Wezenaar: Feels it's peripheral to core education. Should focus more on core mission and arts and athletics.

Marcellus: Believes youngsters need to be educated about drugs, alcohol and sex from responsible adults.

Greenstein: Important to keep a comprehensive program in this area. Keeps kids safe and informed so that they can make good choices.

Unfortunately, confusion, interruptions and disruptions ran throughout the debate. Some candidates did not answer the questions, at times responding on a totally different topic, However, some statements made out of context to the questions asked did yield some interesting thoughts/suggestions/statements from the candidates. These included:

Russo suggested that the school superintendents meet and determine which are the three worst state and federal mandates and work to have them eliminated by the appropriate authority.

Greenstein suggested there be co-teachers in the middle school. He said it's a cost effective way to decrease the number of teacher aids.
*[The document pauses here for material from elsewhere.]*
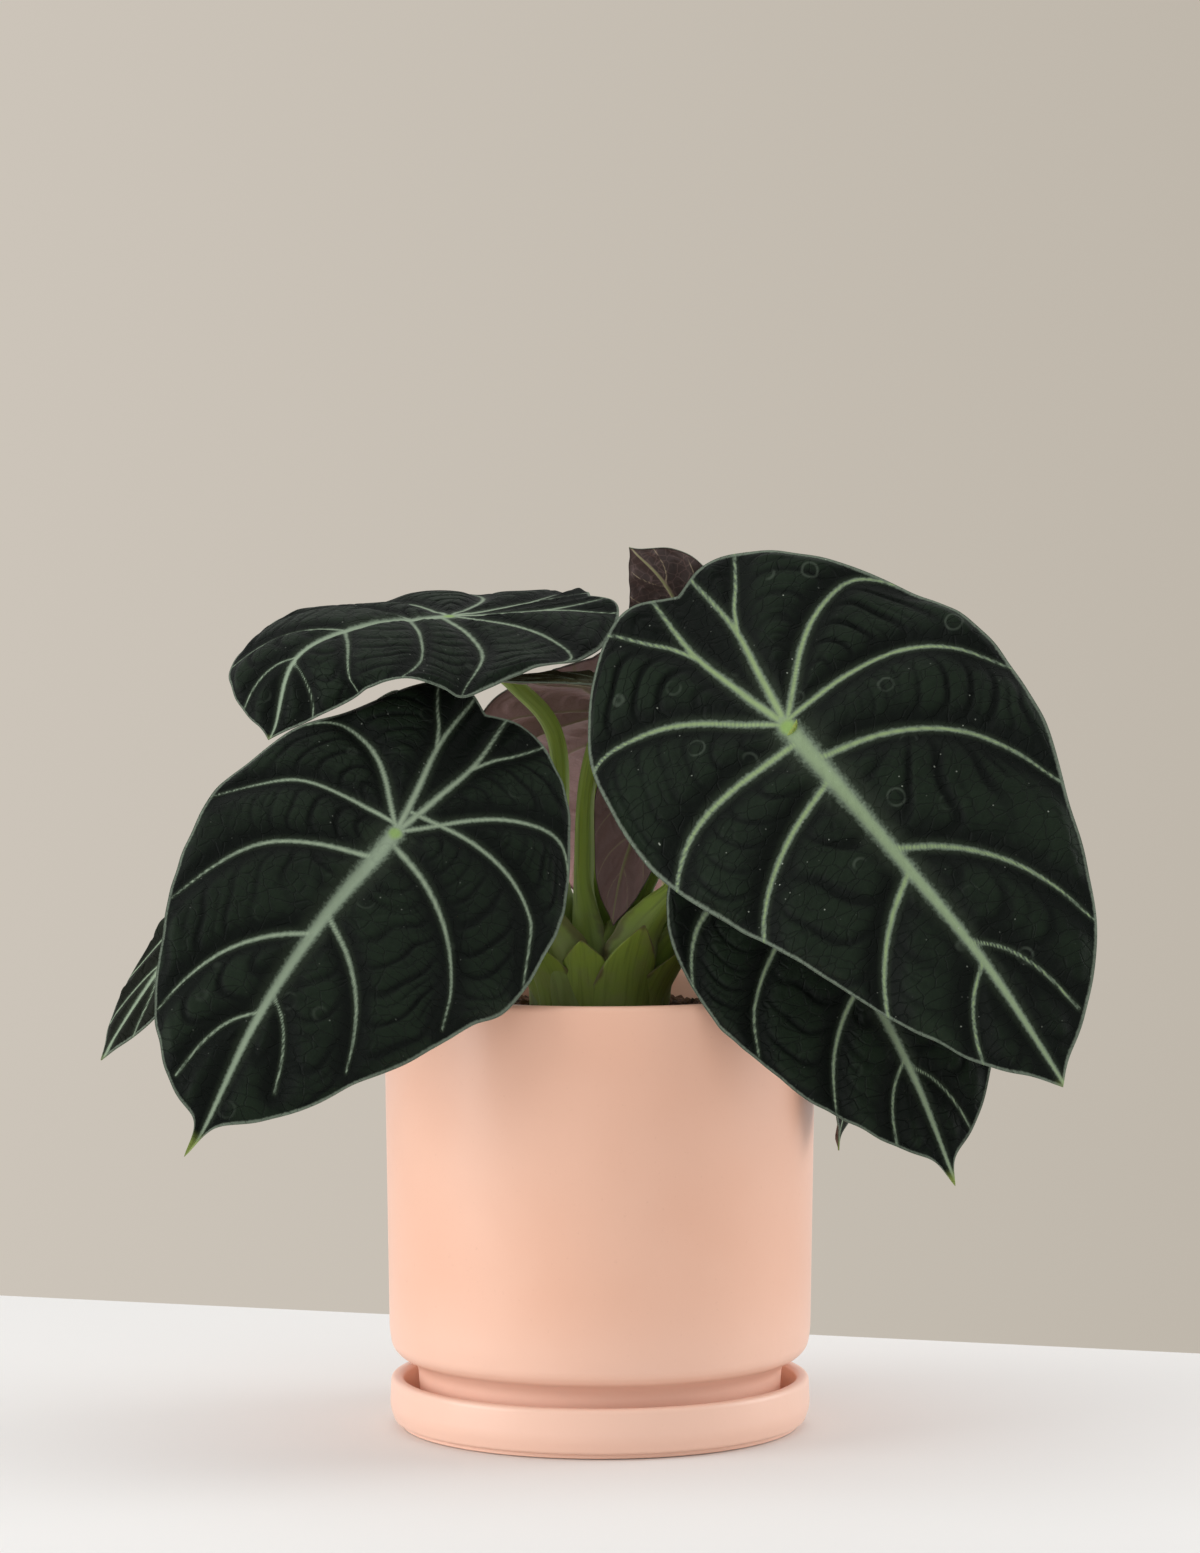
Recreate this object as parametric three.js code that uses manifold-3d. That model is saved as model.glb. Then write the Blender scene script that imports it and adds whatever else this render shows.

Russo concurred with this idea.

Greenstein also questioned the value of the state tests. "Are kids just parroting back facts, or actually learning to think," he asked rhetorically.

Seiden would like to see foreign language taught in the elementary schools by community members. In the same vein, Greenstein thinks that new programs could be introduced into the curriculum that wouldn't have to add to the tax burden.

Katz reported that in a recent study of academic excellence, the United States placed 19th out of the 22 industrialized nations.

Wezenaar feels the argument of spending less on education will hurt property values or the children is emotional blackmail.

Russo corrected misinformation that was circulating about him. It was rumored that his 18 grandchildren were all being home schooled. In point of fact, he stated that only the one who lives in Virginia, is.

He also clarified that while his seven children did attend parochial school for the most part, some did attend public school for a few years.

The budget vote and school board election will be held on Tuesday, May 17, from 6 a.m. to 10 p.m. in the All-Purpose Room at Weber Middle School/Flower Hill on Campus Drive.